When the service area expands to include my favourite surf locations it would probably be nice to hire the vehicle for the duration of the trip, so I can leave clothes/towel/phone in the car. I imagine this would happen naturally anyway as it might be quite hard to redeploy the taxi to serve someone else from such a location. My surf trips are usually 3hrs or so, but for whole day trips to the beach the use pattern will be similar to a daily commute, off to location x in the morning and back home in the afternoon/evening with a similar dead head miles issue.
If it turns out that the taxi can be redeployed then I might have to invest in some sort of secure storage box with combination lock I can leave at the car park with stuff I don't wish to carry to the beach.

I was just thinking about this yesterday when I noticed that some soda spilled into my cupholder. What would a robotaxi company do? Fine me? Leave the mess there for the next person? Charge everyone more for the constant cleaning?

You’re not going to get me to give up car ownership. Why would I give up my car (which is only worth a few thousand dollars)? Makes no sense whatsoever.

Nobody will be forced to give up car ownership I think (at least not for a very long time) though some forces will push things that way (properties with no parking, robocar only zones etc.)

For cleaning, I think the car will have sensors (like a camera used between rides) to detect messes and damage. It will mostly use these to tell you you left something in the car but also to bill riders for messes, and send the car to a cleaning depot when needed.

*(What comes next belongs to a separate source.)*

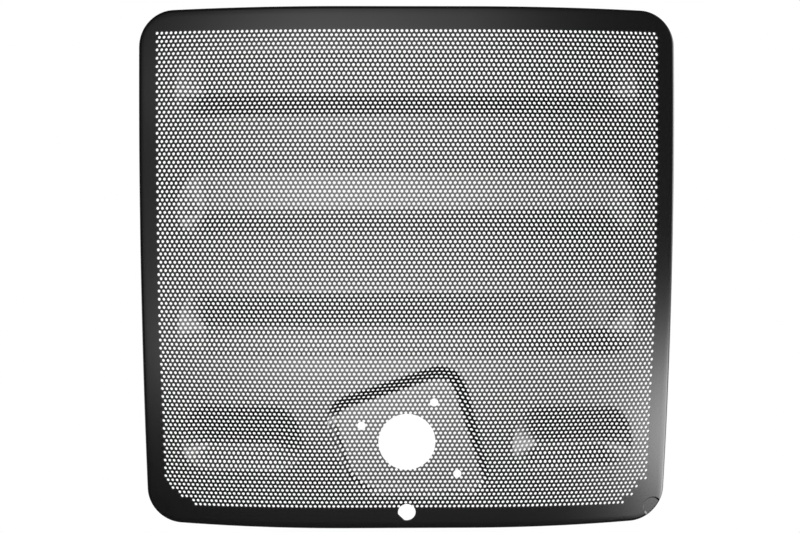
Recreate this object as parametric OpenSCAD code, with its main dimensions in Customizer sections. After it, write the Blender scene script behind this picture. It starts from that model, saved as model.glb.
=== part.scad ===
// Radiator grille: one perforated steel sheet, pressed to a shallow crown with stiffening grooves and a sunk
// badge seat, its edge turned back all round. It stands upright: X across, Z up, the front faces -Y.
// The origin is the centre of the lock hole, on the front face. Lengths are in millimetres, angles in degrees.

/* [Panel] */
// Width over the turned edges
panel_w = 563; // [545:1:600]
// Height over the turned edges, at the corners
panel_h = 548.5; // [546:0.5:580]
// Rise of the top edge from its ends to its middle
top_bow = 1.5; // [0:0.1:5]
// Drop of the bottom edge from its ends to its middle
bottom_bow = 3; // [0:0.1:6]
// Radius of the panel's corners
corner_r = 38; // [32:1:40]
// Thickness of the sheet
sheet_t = 1; // [0.8:0.1:1.6]
// Outer radius of the bend at the turned edge
bend_r = 4; // [3:0.5:6]
// Depth of the turned edge behind the front face
flange_d = 10; // [8:0.5:16]

/* [Crown] */
// Radius of the upright crown
crown_rv = 2930; // [2800:10:4000]
// Radius of the crown's wings, left and right
crown_rh = 1580; // [1300:10:2500]
// Width of the straight middle between the wings
crown_flat_w = 130; // [60:5:160]

/* [Grooves] */
// Height from one groove's deepest line to the next
groove_pitch = 124; // [110:1:125]
// Depth of a groove below the crown
groove_depth = 6; // [3:0.5:8]
// Height of a groove's long upper ramp
groove_upper = 41.5; // [34:0.5:43]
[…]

It is possible that the cost of ordinary messes will just be built into the price and only big messes like throwing up etc. will get you a bill.

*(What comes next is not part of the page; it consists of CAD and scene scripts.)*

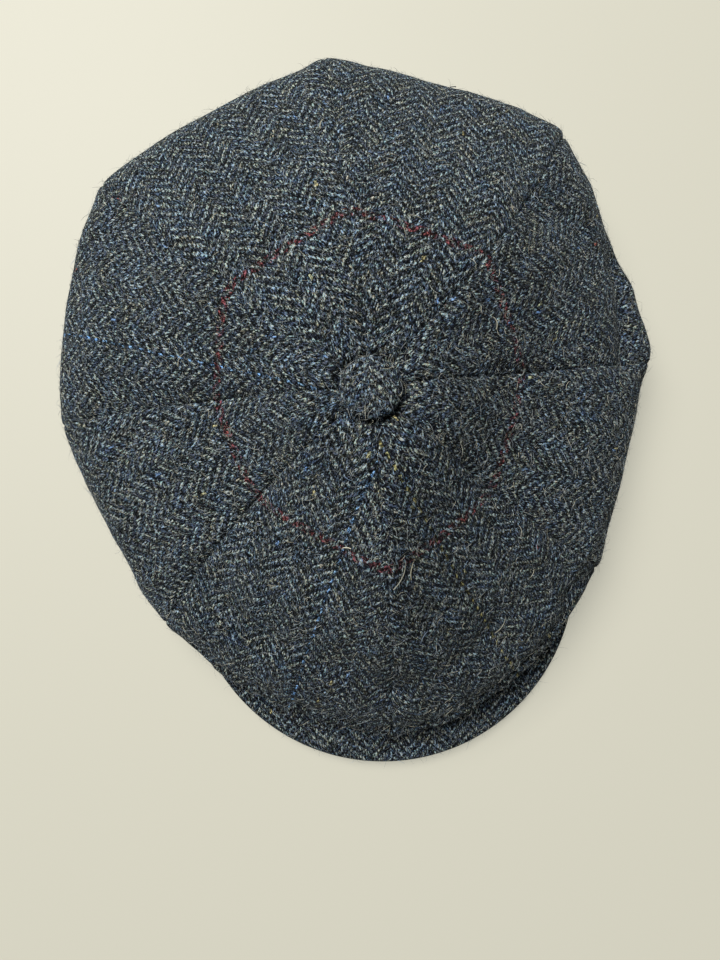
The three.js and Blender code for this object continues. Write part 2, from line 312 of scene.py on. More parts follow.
def seam_points(seam, turn_on=0.0):
    """The points of one seam, one at each station."""
    turn = math.radians(seam.turn + turn_on)
    ring_turn = math.radians(seam.ring_turn + turn_on)
    ring_out = math.sqrt(RING_REACH**2 - (CROWN_TOP - seam.ring_up) ** 2)
    shoulder_out = ring_out + SHOULDER_OUT * (seam.reach - ring_out)
    shoulder_up = seam.edge_up + SHOULDER_UP * (seam.ring_up - seam.edge_up) + SHOULDER_ROLL
    shoulder_turn = ring_turn + SHOULDER_TURN * (turn - ring_turn)
    hem_up = BAND_HEIGHT + GAP
    belly = crown_point(turn, seam.reach - BELLY_IN, seam.belly_up)
    hem = band_point(turn, HEM_OUT, hem_up)
    rim_up = CROWN_TOP - RIM_DROP * (CROWN_TOP - seam.ring_up)
    return np.array([
        crown_point(ring_turn, HOLE, CROWN_TOP - DIMPLE),
        crown_point(ring_turn, COLLAR_OUT, CROWN_TOP - COLLAR_DIMPLE * DIMPLE),
        crown_point(ring_turn, RIM_OUT, rim_up),
        crown_point(ring_turn, ring_out, seam.ring_up),
        crown_point(shoulder_turn, shoulder_out, shoulder_up),
        crown_point(turn, seam.reach - BROW_IN, seam.edge_up + BROW_UP),
        crown_point(turn, seam.reach, seam.edge_up),
        belly,
        (belly + hem) / 2,
        hem,
        band_point(turn, -HEM_OVER, hem_up),
    ])


def line_at(points, stations):
    """Places and slopes on a centripetal Catmull-Rom line that has a point at each station."""
    below = np.minimum(stations.astype(int), len(points) - 2)
    share = (stations - below)[:, None]
    first = 2 * points[0] - points[1]
    last = 2 * points[-1] - points[-2]
    padded = np.vstack([first, points, last])
    p0, p1, p2, p3 = (padded[below + step] for step in range(4))
    d0, d1, d2 = (
        np.sqrt(np.linalg.norm(end - start, axis=1, keepdims=True))
        for start, end in ((p0, p1), (p1, p2), (p2, p3))
    )
    t1 = ((p1 - p0) / d0 - (p2 - p0) / (d0 + d1) + (p2 - p1) / d1) * d1
    t2 = ((p2 - p1) / d1 - (p3 - p1) / (d1 + d2) + (p3 - p2) / d2) * d1
    square = -3 * p1 + 3 * p2 - 2 * t1 - t2
    cube = 2 * p1 - 2 * p2 + t1 + t2
    place = p1 + t1 * share + square * share**2 + cube * share**3
    slope = t1 + 2 * square * share + 3 * cube * share**2
    return place, slope


def seam_frame(points, stations):
    """Where a seam is, which way its neighbour lies and which way the cloth faces."""
    place, slope = line_at(points, stations)
    out = unit((place - BUTTON_AXIS) * (1, 1, 0))
    side = np.cross(UP, out)
    face = unit(np.cross(slope, side))
    return place, side, face


def station_value(column, stations):
    values = np.array([getattr(station, column) for station in STATIONS], float)
    below = np.minimum(stations.astype(int), len(STATIONS) - 2)
    share = smooth_step(0, 1, stations - below)
    return values[below] + (values[below + 1] - values[below]) * share


def panel_seams(index):
    """The points of a panel's two seams, and how far the band swells past their chord."""
    first = SEAMS[index]
    second = SEAMS[(index + 1) % len(SEAMS)]
    turn_on = 360 if second.turn < first.turn else 0
    turns = np.radians([first.turn, (first.turn + second.turn + turn_on) / 2, second.turn + turn_on])
    start, middle, end = band_point(turns, 0, 0)
    away = np.cross(unit(end - start), UP)
    return seam_points(first), seam_points(second, turn_on), (middle - start) @ away


def panel_spots(index, stations, shares, gap=GAP):
    """Places on a panel before it is folded, the way the cloth faces there, and the width of
    the panel at each station."""
    panel = PANELS[index]
    first, second, seat = panel_seams(index)
    place_a, side_a, face_a = seam_frame(first, stations)
    place_b, side_b, face_b = seam_frame(second, stations)
    place_a = place_a + side_a * gap / 2
    place_b = place_b - side_b * gap / 2
    chord = place_b - place_a
    width = np.linalg.norm(chord, axis=1)
    away = np.cross(unit(chord * (1, 1, 0)), UP)
    skewed = shares ** (math.log(0.5) / math.log(panel.crest))
    bulge = np.outer(panel.bulge * station_value("bulge", stations), 4 * skewed * (1 - skewed))
    seat = np.outer(seat * station_value("seat", stations), 4 * shares * (1 - shares))
    puff = np.outer(station_value("puff", stations), 1 - np.abs(2 * shares - 1) ** PUFF_FULLNESS)
    across = shares[None, :, None]
    face = unit(face_a[:, None] * (1 - across) + face_b[:, None] * across)
    place = place_a[:, None] * (1 - across) + place_b[:, None] * across
    place = place + away[:, None] * (bulge + seat)[..., None] + face * puff[..., None]
    return place, face, width


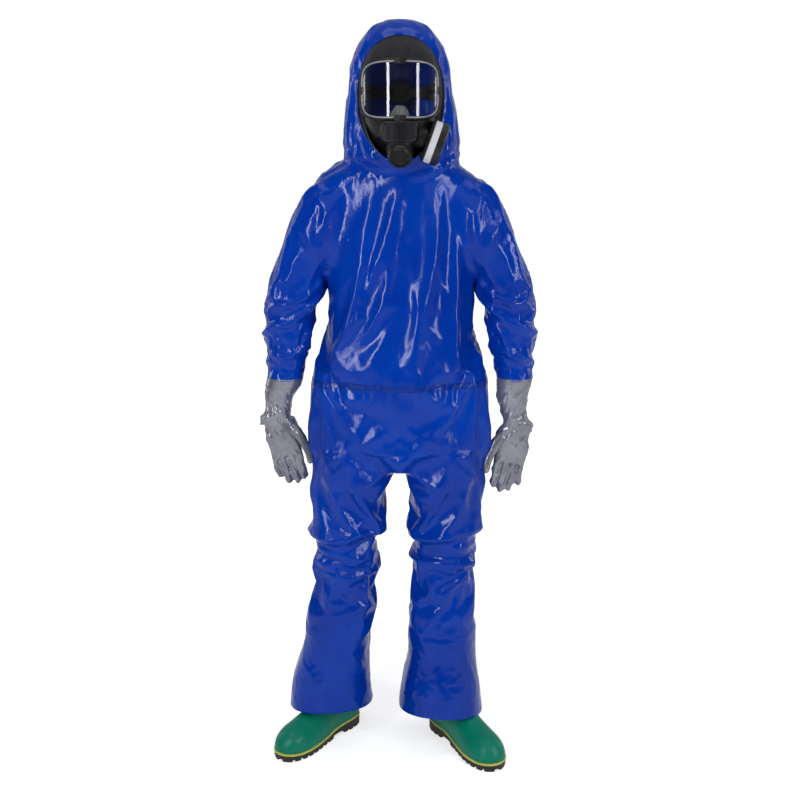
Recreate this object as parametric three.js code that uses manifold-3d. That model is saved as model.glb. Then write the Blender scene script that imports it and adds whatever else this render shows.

Alternately, people who enter a car could immediately report a mess, which gets tagged on the prior rider and they get a different car dispatched if not in an urgent situation.

I agree nobody will likely be forced to give up car ownership any time soon. But your question asked how robotaxis could make people give up car ownership. Force would be one way. Maybe losing billions of dollars running a service at a loss is another (that could work until the market demands profits)?

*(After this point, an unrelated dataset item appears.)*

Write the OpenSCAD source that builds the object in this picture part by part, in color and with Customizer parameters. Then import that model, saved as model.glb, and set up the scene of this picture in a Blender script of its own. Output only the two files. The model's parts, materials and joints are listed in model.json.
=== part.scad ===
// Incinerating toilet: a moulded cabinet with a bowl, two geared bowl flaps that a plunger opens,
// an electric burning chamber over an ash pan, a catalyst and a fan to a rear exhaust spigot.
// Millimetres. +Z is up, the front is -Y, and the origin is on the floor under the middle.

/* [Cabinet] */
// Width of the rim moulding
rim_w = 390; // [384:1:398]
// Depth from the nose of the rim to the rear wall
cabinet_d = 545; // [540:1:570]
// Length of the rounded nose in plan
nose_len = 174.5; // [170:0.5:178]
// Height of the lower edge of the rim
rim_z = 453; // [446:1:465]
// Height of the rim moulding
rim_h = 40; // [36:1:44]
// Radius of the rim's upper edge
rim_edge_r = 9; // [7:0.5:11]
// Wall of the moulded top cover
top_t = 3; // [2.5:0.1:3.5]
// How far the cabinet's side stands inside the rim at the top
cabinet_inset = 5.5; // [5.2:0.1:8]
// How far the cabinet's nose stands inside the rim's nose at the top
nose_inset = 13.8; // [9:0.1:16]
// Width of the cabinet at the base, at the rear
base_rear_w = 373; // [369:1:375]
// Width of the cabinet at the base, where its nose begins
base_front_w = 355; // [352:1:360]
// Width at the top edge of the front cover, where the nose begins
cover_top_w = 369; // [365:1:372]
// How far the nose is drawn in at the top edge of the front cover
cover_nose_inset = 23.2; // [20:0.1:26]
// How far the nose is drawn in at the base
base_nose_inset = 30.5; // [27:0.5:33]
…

So not only do I have to pay a fine for that spilled soda, I also have to pay whether I spill the soda or not, for sensors to detect spilt soda?

Taxis are great when you need a taxi. For everyday driving, a personally owned car is so much better. And when you add in all the overhead (cleaning depots and spill detectors are just two from a very long list) it’s probably often cheaper too.

Robocars might even reduce the need for taxis. No need to pay for expensive parking at the airport when your car can just drive itself home after it drops you off. No need for a taxi to the rental car place when the rental car can pick you up.

The sensors (a camera) would be of quite minor cost, not one anybody would notice.

A private car has a number of advantages, but a number of disadvantages. Already there is a decent segment of people in cities with good transit who elect not to own cars. There will be more of them in a city with inexpensive robotaxi service.

I generally don't pay for parking at the airport any more and haven't for many years due to Uber. If I am going to a further airport for just 1-2 days I might pay for parking.